The study involved 100 real oil samples from a variety of industrial applications, including Power Generation, Pulp and Paper, Oil Manufacturers, Injection Moulding. Each of these samples was subjected to MPC and Particle Count (20°C & 80°C) testing. Results were plotted as “MPC” against “% Difference Between the No. Particles >4μm at 20°C and at 80°C”.

The findings of this research can be seen in the following chart:

Figure 6: Results of MPC vs Difference between particle count

As can be seen, the findings show that as the MPC value increases, the No. Particles >4 μm at 80°C decreases compared to 20°C. Some of this data was much more extreme, such as a change from 23/16/8 (20°C) to 13/11/7 (80°C) with an MPC value of 62; in cases such as this, we can infer that most, if not all, of the colour of the membrane, was due to oxidation products. Conversely, some of the results contradicted our main hypothesis, an example being a change from 14/12/9 (20°C) to 15/13/9 (80°C) with an MPC value of 44; in these instances, we can conclude that the colour of the filter was due to completely insoluble particulates or staining.

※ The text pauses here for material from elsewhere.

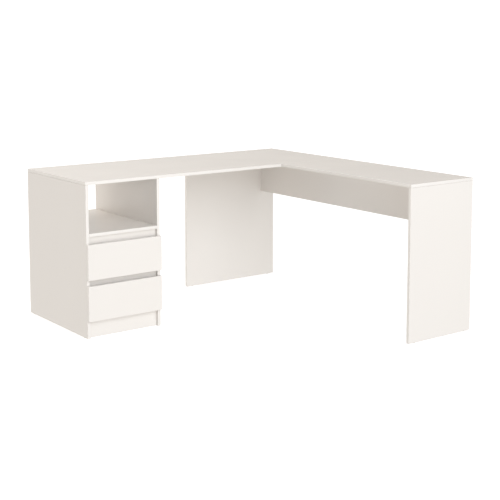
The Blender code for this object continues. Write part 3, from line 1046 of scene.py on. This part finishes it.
class NodeTree(Graph):
    """A Geometry Nodes tree with named inputs, which are set by their identifiers."""

    def __init__(self, name, inputs):
        super().__init__(bpy.data.node_groups.new(name, "GeometryNodeTree"))
        face = self.tree.interface
        face.new_socket("Geometry", in_out="OUTPUT", socket_type="NodeSocketGeometry")
        face.new_socket("Geometry", in_out="INPUT", socket_type="NodeSocketGeometry")
        for label, kind in inputs:
            face.new_socket(label, in_out="INPUT", socket_type=f"NodeSocket{kind}")
        self.given = self.tree.nodes.new("NodeGroupInput")
        self.result = self.tree.nodes.new("NodeGroupOutput")

    def input(self, label):
        return Value(self.tree, self.given.outputs[label])

    def finish_with(self, geometry, material):
        """End the tree: real geometry, smooth, with its material."""
        real = self.node("GeometryNodeRealizeInstances", sockets={"Geometry": geometry})
        smooth = self.node("GeometryNodeSetShadeSmooth", sockets={"Geometry": real})
        done = self.node("GeometryNodeSetMaterial", sockets={"Geometry": smooth, "Material": material})
        feed(self.tree, self.result.inputs[0], done)

    def run(self, name, starts, attributes, values):
        """The mesh that the tree makes from a cloud of points with attributes."""
        base = bpy.data.meshes.new(f"{name}_points")
        base.from_pydata([tuple(point) for point in starts], [], [])
        for label, kind, items in attributes:
            attribute = base.attributes.new(label, kind, "POINT")
            for place, item in enumerate(items):
                if kind == "FLOAT_VECTOR":
                    attribute.data[place].vector = item
                else:
                    attribute.data[place].value = item
        holder = add_object(f"{name}_base", base)
        modifier = holder.modifiers.new("nodes", "NODES")
        modifier.node_group = self.tree
        for item in self.tree.interface.items_tree:
            if item.in_out == "INPUT" and item.name in values:
                modifier[item.identifier] = values[item.name]
        mesh = baked(holder)
        holder.modifiers.clear()
        bpy.data.objects.remove(holder)
        mesh.name = name
        for label, *_ in attributes:
            if label in mesh.attributes:
                mesh.attributes.remove(mesh.attributes[label])
        mesh.materials.clear()
        mesh.materials.append(values["Finish"])
        mesh.polygons.foreach_set("material_index", [0] * len(mesh.polygons))
        return mesh


def ball_tree():
    """Each point of the base starts one row of balls along +Y."""
    sizes = (("Balls in a row", "Int"), ("Pitch", "Float"), ("Ball radius", "Float"))
    tree = NodeTree("ball_rows", (*sizes, ("Finish", "Material")))
    step = tree.node("ShaderNodeCombineXYZ", sockets={"Y": tree.input("Pitch")})
    line = tree.node("GeometryNodeMeshLine", sockets={"Count": tree.input("Balls in a row"), "Offset": step})
    sockets = {"Segments": 10, "Rings": 6, "Radius": tree.input("Ball radius")}
    ball = tree.node("GeometryNodeMeshUVSphere", sockets=sockets)
    row = tree.node("GeometryNodeInstanceOnPoints", sockets={"Points": line, "Instance": ball})
    sockets = {"Points": tree.input("Geometry"), "Instance": row}
    rows = tree.node("GeometryNodeInstanceOnPoints", sockets=sockets)
    tree.finish_with(rows, tree.input("Finish"))
    return tree


def build_ball_rows():
    size = bpy.context.scene.desk_sizes
    tree = ball_tree()
    values = {
        "Balls in a row": size.balls,
        "Pitch": size.ball_pitch,
        "Ball radius": size.ball_radius,
        "Finish": finish("ball_steel"),
    }
    for number in DRAWERS:
        starts = []
        for side in INWARD:
            place = SlidePlace(number, side)
            for depth, height, ways in BALL_TRACKS:
                starts += [place.point(depth, way, height * up) for way in ways for up in (-1, 1)]
        mesh = tree.run(f"drawer_{number}_slide_balls", starts, (), values)
        add_piece(mesh, f"drawer_{number}_telescope", smooth_below=60.0)


def screw_template():
    """A pan head with a driver cross, its seat at the origin."""
    bm = bmesh.new()
    add_turned(bm, PAN_HEAD, Matrix(), steps=20)
    mesh = carved(to_mesh("screw_head", bm, ["zinc_screw"]), cross_cutter(0.27, 0.10, -0.06, 0.30))
    return add_object("screw_head", mesh)


def screw_tree():
    """A screw on each point, turned to the point's facing and twisted by a seeded random angle."""
    tree = NodeTree("screw_field", (("Screw head", "Object"), ("Seed", "Int"), ("Finish", "Material")))
    sockets = {"Object": tree.input("Screw head")}
    head = tree.node("GeometryNodeObjectInfo", sockets=sockets, output="Geometry")
    named = "GeometryNodeInputNamedAttribute"
    facing = tree.node(named, {"data_type": "FLOAT_VECTOR"}, {"Name": "facing"})
    diameter = tree.node(named, {"data_type": "FLOAT"}, {"Name": "diameter"})
    aligned = tree.node("FunctionNodeAlignRotationToVector", {"axis": "Z"}, {"Vector": facing})
    sockets = {3: 2 * pi, "Seed": tree.input("Seed")}
    twist = tree.node("FunctionNodeRandomValue", {"data_type": "FLOAT"}, sockets, output=1)
    spin = tree.node("FunctionNodeAxisAngleToRotation", sockets={"Axis": (0.0, 0.0, 1.0), "Angle": twist})
    turned = tree.node("FunctionNodeRotateRotation", {"rotation_space": "LOCAL"}, {0: aligned, 1: spin})
    sockets = {"Points": tree.input("Geometry"), "Instance": head, "Rotation": turned, "Scale": diameter}
    tree.finish_with(tree.node("GeometryNodeInstanceOnPoints", sockets=sockets), tree.input("Finish"))
    return tree


def screw_places():
    """Every visible screw and nail: (seat, facing, head diameter), by body."""
    size = bpy.context.scene.desk_sizes
    places = {FRAME_BODY: []}
    for node in nodes_named("joining_plate"):
        for hole in plate_hole_places(node):
            places[FRAME_BODY].append((hole + Vector((0, 0, SEAT_LIFT)), (0, 0, -1), size.plate_screw))
    for number in DRAWERS:
        body = f"drawer_{number}"
        places[body] = []
        for side in INWARD:
            place = SlidePlace(number, side)
            inward, outward = (place.inward, 0, 0), (-place.inward, 0, 0)
            owners = {"cabinet_member": (FRAME_BODY, inward), "drawer_member": (body, outward)}
            for member, (owner, facing) in owners.items():
                for way in SCREW_WAYS[member]:
                    seat = place.point(WEB_FACE[member], way * MILLIMETRE, 0.0)
                    places[owner].append((seat, facing, size.slide_screw))
            low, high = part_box(f"drawer_{number}_{side}_side")
            x = (low.x if side == "left" else high.x) + place.inward * 0.0011
            for share in (0.16, 0.84):
                seat = Vector((x, high.y - REAR_INSET, low.z + share * (high.z - low.z)))
                places[body].append((seat, outward, size.box_screw))
        low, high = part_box(f"drawer_{number}_floor")
        for share in (0.12, 0.37, 0.63, 0.88):
            seat = Vector((low.x + share * (high.x - low.x), high.y - REAR_INSET, low.z + SEAT_LIFT))
            places[body].append((seat, (0, 0, -1), size.floor_nail))
    return places


def build_screws():
    template = screw_template()
    tree = screw_tree()
    for body, items in screw_places().items():
        seats, facings, diameters = zip(*items)
        attributes = (("facing", "FLOAT_VECTOR", facings), ("diameter", "FLOAT", diameters))
        values = {"Screw head": template, "Seed": SCREW_SEED, "Finish": finish("zinc_screw")}
        mesh = tree.run(f"{body}_screws", seats, attributes, values)
        add_piece(mesh, body)
    bpy.data.objects.remove(template)


# Stage

PLAIN = (1.00, 0.98, 0.95)
WARM = (1.00, 0.90, 0.80)
# Lobes of the room's light: the direction that each comes from, how narrow it is, its strength and tint.
ROOM_LIGHT = (
    ((0, 0, -1), 0.5, 0.4, PLAIN),
    ((0, 1, 1), 4, 1.7, PLAIN),
    ((0, 1, 2), 6, 1.2, WARM),
    ((0, 1, -1), 4, 1.5, PLAIN),
    ((0, -1, 0), 3, 1.4, PLAIN),
    ((0, -1, 1), 3, 0.5, PLAIN),
    ((-1, -1, 0), 3, 0.2, PLAIN),
    ((-3, 1, 0), 25, 1.8, WARM),
    ((-2, 2, 0), 25, 1.6, PLAIN),
)
KEY_TINT = (0.88, 0.93, 1.00)
KEY_PLACE = Vector((-0.8, -5.0, 3.3))
KEY_TARGET = Vector((0.0, 0.0, 0.4))
KEY_SIDE = 3.0
FLOOR_LEVEL = -0.0003


def build_world():
    """Soft light from the whole room: broad lobes, each fading away from its own direction."""
    world = bpy.data.worlds.new("studio_room")
    bpy.context.scene.world = world
    world.use_nodes = True
    room = Graph(world.node_tree)
    direction = room.node("ShaderNodeTexCoord", output="Generated")
    total = (0.0, 0.0, 0.0)
    for towards, breadth, strength, tint in ROOM_LIGHT:
        sockets = {0: direction, 1: Vector(towards).normalized()}
        facing = room.node("ShaderNodeVectorMath", {"operation": "DOT_PRODUCT"}, sockets, output="Value")
        lobe = facing.join("POWER", facing.join("MAXIMUM", facing, 0.0), breadth)
        sockets = {0: lobe, 1: [strength * channel for channel in tint], 2: total}
        total = room.node("ShaderNodeVectorMath", {"operation": "MULTIPLY_ADD"}, sockets)
    feed(room.tree, room.tree.nodes["Background"].inputs["Color"], total)


def build_key_light(power):
    """One large square light above and in front of the desk."""
    light = bpy.data.lights.new("key_light", "AREA")
    light.shape = "SQUARE"
    light.size = KEY_SIDE
    light.energy = power
    light.color = KEY_TINT
    lamp = add_object("key_light", light)
    lamp.location = KEY_PLACE
    lamp.rotation_euler = (KEY_TARGET - KEY_PLACE).to_track_quat("-Z", "Y").to_euler()


def build_camera(stage):
    """A long lens that looks a little down, with its frame shifted."""
    data = bpy.data.cameras.new("camera")
    data.sensor_width = 36.0
    data.lens = stage.lens
    data.shift_y = stage.shift
    data.clip_end = 200.0
    camera = add_object("camera", data)
    camera.location = stage.eye
    camera.rotation_euler = (pi / 2 - stage.pitch, 0.0, -stage.yaw)
    bpy.context.scene.camera = camera


def add_stage_piece(name, bm, item):
    """A surface that the camera sees behind the desk; the desk itself is lit by the room alone."""
    piece = add_object(name, to_mesh(name, bm, [item]))
    piece.visible_diffuse = False
    piece.visible_glossy = False
    piece.visible_shadow = False


def build_stage():
    """Pale floor, soft light and the camera."""
    scene = bpy.context.scene
    stage = scene.desk_stage
    half = stage.floor / 2
    bm = bmesh.new()
    level = Matrix.Translation((0, 0, FLOOR_LEVEL))
    bmesh.ops.create_grid(bm, x_segments=1, y_segments=1, size=half, matrix=level)
    add_stage_piece("studio_floor", bm, "studio_floor_paper")
    bm = bmesh.new()
    bmesh.ops.create_uvsphere(bm, u_segments=48, v_segments=24, radius=0.9 * half)
    bmesh.ops.reverse_faces(bm, faces=bm.faces)
    add_stage_piece("studio_backdrop", bm, "backdrop_paper")
    build_world()
    build_key_light(stage.key)
    build_camera(stage)
    scene.view_settings.view_transform = "Standard"
    scene.view_settings.look = "None"


# Operators and panel


class DESK_OT_boards(bpy.types.Operator):
    """Build the boards of the desk and the drawer fronts, with their edge bands"""

    bl_idname = "desk.boards"
    bl_label = "Banded boards"

    def execute(self, context):
        for node, (thickness, sides) in BOARDS.items():
            build_board(node, thickness, sides, FRAME_BODY)
        for number in DRAWERS:
            build_board(f"drawer_{number}_front", "y", "-x +x -z +z", f"drawer_{number}")
        return {"FINISHED"}


class DESK_OT_drawer_boxes(bpy.types.Operator):
    """Build the drawer boxes behind the fronts"""

    bl_idname = "desk.drawer_boxes"
    bl_label = "Drawer boxes"

    def execute(self, context):
        for number in DRAWERS:
            build_drawer_box(number)
        return {"FINISHED"}


class DESK_OT_slides(bpy.types.Operator):
    """Build the telescopic slides with their cages, levers and bumpers"""

    bl_idname = "desk.slides"
    bl_label = "Drawer slides"

    def execute(self, context):
        build_slides()
        return {"FINISHED"}


class DESK_OT_ball_rows(bpy.types.Operator):
    """Fill the slides' tracks with rows of balls"""

    bl_idname = "desk.ball_rows"
    bl_label = "Ball rows"

    def execute(self, context):
        build_ball_rows()
        return {"FINISHED"}


class DESK_OT_cams(bpy.types.Operator):
    """Build the cam fasteners and their cover caps"""

    bl_idname = "desk.cams"
    bl_label = "Cams and caps"

    def execute(self, context):
        build_cams()
        return {"FINISHED"}


class DESK_OT_joining_plates(bpy.types.Operator):
    """Build the steel plates that join the two tops"""

    bl_idname = "desk.joining_plates"
    bl_label = "Joining plates"

    def execute(self, context):
        build_joining_plates()
        return {"FINISHED"}


class DESK_OT_screws(bpy.types.Operator):
    """Place every screw and nail head"""

    bl_idname = "desk.screws"
    bl_label = "Screws and nails"

    def execute(self, context):
        build_screws()
        return {"FINISHED"}


class DESK_OT_glides(bpy.types.Operator):
    """Build the nailed glides under the panels"""

    bl_idname = "desk.glides"
    bl_label = "Glides"

    def execute(self, context):
        build_glides()
        return {"FINISHED"}


class DESK_OT_stage(bpy.types.Operator):
    """Set up the floor, the light and the camera"""

    bl_idname = "desk.stage"
    bl_label = "Stage"

    def execute(self, context):
        build_stage()
        return {"FINISHED"}


OPERATORS = (
    DESK_OT_boards,
    DESK_OT_drawer_boxes,
    DESK_OT_slides,
    DESK_OT_ball_rows,
    DESK_OT_cams,
    DESK_OT_joining_plates,
    DESK_OT_screws,
    DESK_OT_glides,
    DESK_OT_stage,
)


class DESK_PT_build(bpy.types.Panel):
    """Lists the desk's pieces"""

    bl_idname = "DESK_PT_build"
    bl_label = "Corner desk"
    bl_space_type = "VIEW_3D"
    bl_region_type = "UI"
    bl_category = "Desk"

    def draw(self, context):
        for operator in OPERATORS:
            self.layout.operator(operator.bl_idname)
        for group in (context.scene.desk_sizes, context.scene.desk_colours, context.scene.desk_stage):
            box = self.layout.box()
            for name in group.__annotations__:
                box.prop(group, name)


GROUPS = {"desk_sizes": DeskSizes, "desk_colours": DeskColours, "desk_stage": DeskStage}


def register():
    for item in (*GROUPS.values(), *OPERATORS, DESK_PT_build):
        bpy.utils.register_class(item)
    for name, group in GROUPS.items():
        setattr(bpy.types.Scene, name, PointerProperty(type=group))


def unregister():
    for name in GROUPS:
        delattr(bpy.types.Scene, name)
    for item in reversed((*GROUPS.values(), *OPERATORS, DESK_PT_build)):
        bpy.utils.unregister_class(item)


def main():
    """Build everything in order."""
    register()
    for operator in OPERATORS:
        group, name = operator.bl_idname.split(".")
        getattr(getattr(bpy.ops, group), name)()


if __name__ == "__main__":
    main()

Figure 7: Varnish build-up

To summarise, varnish (oil oxidation products) is a serious threat to machinery condition and needs to be monitored appropriately. MPC is a reasonable measure of varnish potential within a system but further verification of MPC testing is important; this can be achieved through Particle Counting at 80°C as well as 20°C. If a high MPC value accompanies a decrease in the Particle Count, we can confirm the presence of varnish.

The ending point here is that manipulating the temperature while particle counting provides us with another string to our analytical bow; the more testing that is available, the more knowledge we have and ultimately we have more control over our hydraulic and lubrication worlds.